In rural Nova Scotia, three sisters attend their dying mother and struggle to avoid the effects of a family incident that darkened their lives years ago. "Marion Bridge," which takes its name from an optimistic Canadian pop song, is an impressive first feature from Wiebke von Carolsfeld, a German filmmaker in Toronto.

Downbeat but ultimately hopeful, it's a domestic tragedy that cuts clearly to the bone, finding emotional nuance among the family's knotty secrets and dense layers of subterfuge. Molly Parker ("The Center of the World") plays the main role of Agnes, the family black sheep who's come home after years in Toronto.

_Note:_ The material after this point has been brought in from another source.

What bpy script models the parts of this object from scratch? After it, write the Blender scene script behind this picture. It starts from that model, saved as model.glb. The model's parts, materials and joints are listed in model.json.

A recovering drunk and druggie -- she's sober just 65 days, and bound to backslide -- Agnes is the one who likes to "cause a ruckus" and prick at the scabs covering the family's collective shame. Theresa (Rebecca Jenkins), emotionally withdrawn and recently dumped by her husband, assumes the role of family scold and moral judge, while couch potato Louise (Stacy Smith) simply checks out, watching hockey on TV and avoiding the subject of her emerging lesbianism.

Von Carolsfeld sets a slow, deliberate pace, and Daniel MacIvor's script builds suspense by parceling out information slowly -- withholding, for example, the whereabouts of the father or the identity of the girl (Ellen Page) who works at a gift shop and holds a strange fascination for Agnes.

A couple of performances are weak: Smith never gets beneath Louise's surly detachment, and Marguerite McNeil as the dying mother plays exactly one behavioral card in scene after scene: grimacing, crotchety discomfort.

The richest nuggets are the scenes between Parker and Jenkins, who genuinely look alike and could easily be mistaken for sisters -- a rarity for screen siblings. Parker is very good at conveying Agnes' wobbly mixture of instability and emotional bravery, and Jenkins finds the sad, lonely ache below Theresa's urge to regiment the lives of everyone in the family.

Film buffs with long memories may recall Hollis McLaren, the Canadian actress who played opposite Craig Russell in the 1978 film "Outrageous!" She shows up here, as the teenage girl's protective mother. -- Advisory: This film contains raw language.